Since neither the MIT Lisp Machine manual nor CLtL correctly document how
to use #, it would hardly seem that the semantics are "very clear". The
question of multiple evaluation applies to #, also, it just hasn't ever
been spelled out before.
> ... any implementation that
> formerly treated all constants as read-only now needs a way to label
> each constant as read-only or writable.
But #, never could be treated quite the same as other constants, since it
is constructed at load time instead of compile-time. The Explorer
write-protects ordinary constants, but not when #, is used.
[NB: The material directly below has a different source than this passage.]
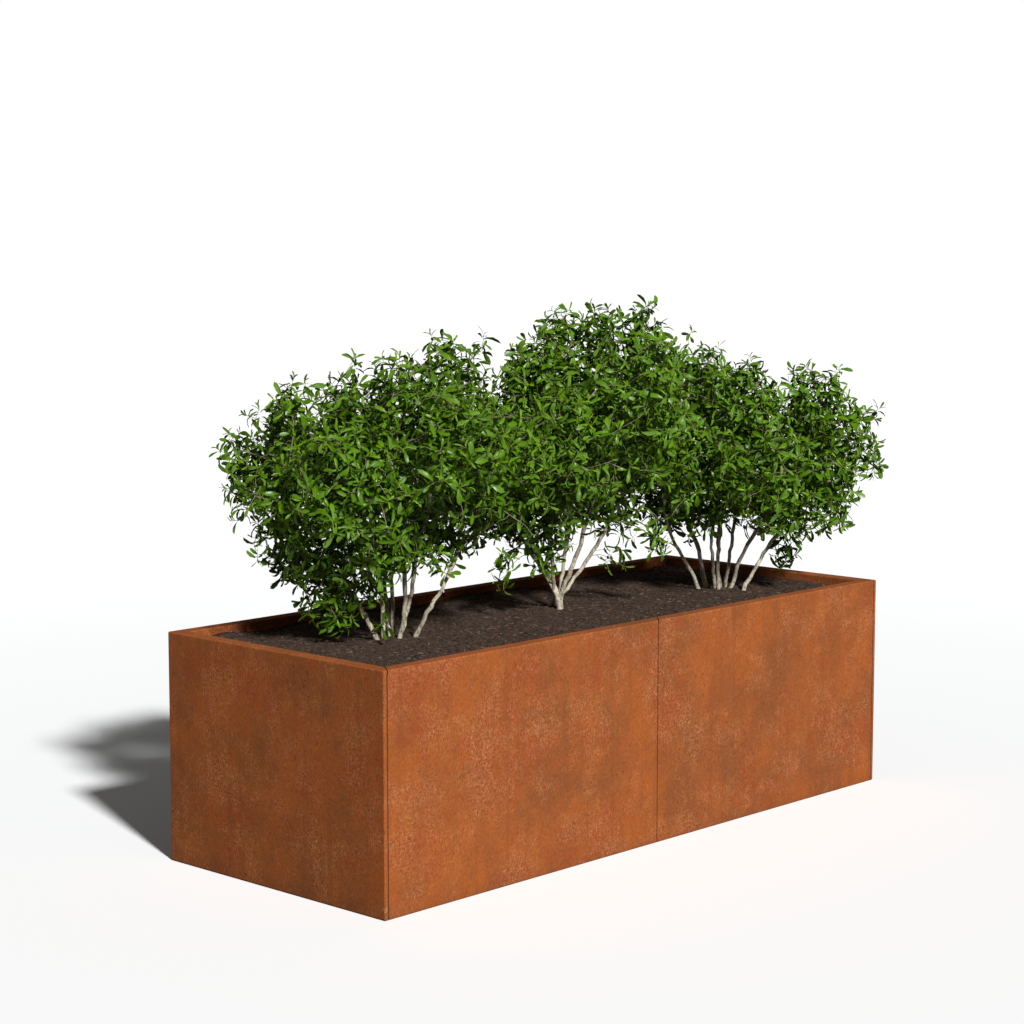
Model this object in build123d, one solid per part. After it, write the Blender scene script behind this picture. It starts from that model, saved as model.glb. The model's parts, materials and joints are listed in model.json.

> ... Since #, is a feature of LOAD rather than of EVAL, we don't
> need any new rules about what happens if you evaluate it twice. Since
> #, is a feature of LOAD rather than of EVAL, there is no issue of
> semantic incompatibility between the compiler and the interpreter.
#, is a feature of the reader that needs to cause both the loader
and evaluator to do something appropriate with it. Are you suggesting
that it is only permissible to use #, within an input file to
COMPILE-FILE?
> How to make the mechanism underlying #, available? This would be a
> function that receives a form and returns an object (I'd use the term
> "magic cookie" if I didn't hate it) which can be placed inside a quoted
> constant; by the time the program is loaded, that position in the quoted
> constant will contain the result of evaluating the form in the null
> lexical environment. It is only useful to call this function from
> macros.
Although this approach follows the way we happen to implement #, I don't
care for it because it seems to be institutionalizing an implementation
technique rather than focusing on the functionality to be provided.
I also had a negative initial reaction to the new-special-form proposal,
but my attempts to come up with something simpler only led me appreciate
it. There is still a valid question though of whether we want
#,exp <==> (LOAD-TIME-VALUE exp T)
or
'#,exp <==> (LOAD-TIME-VALUE exp T)
'(... #,exp ...) <==> (LOAD-TIME-VALUE (LIST ... exp ...) T)
I could go either way on that; the first way (as proposed) is much
simpler, but the second is consistent with current practice.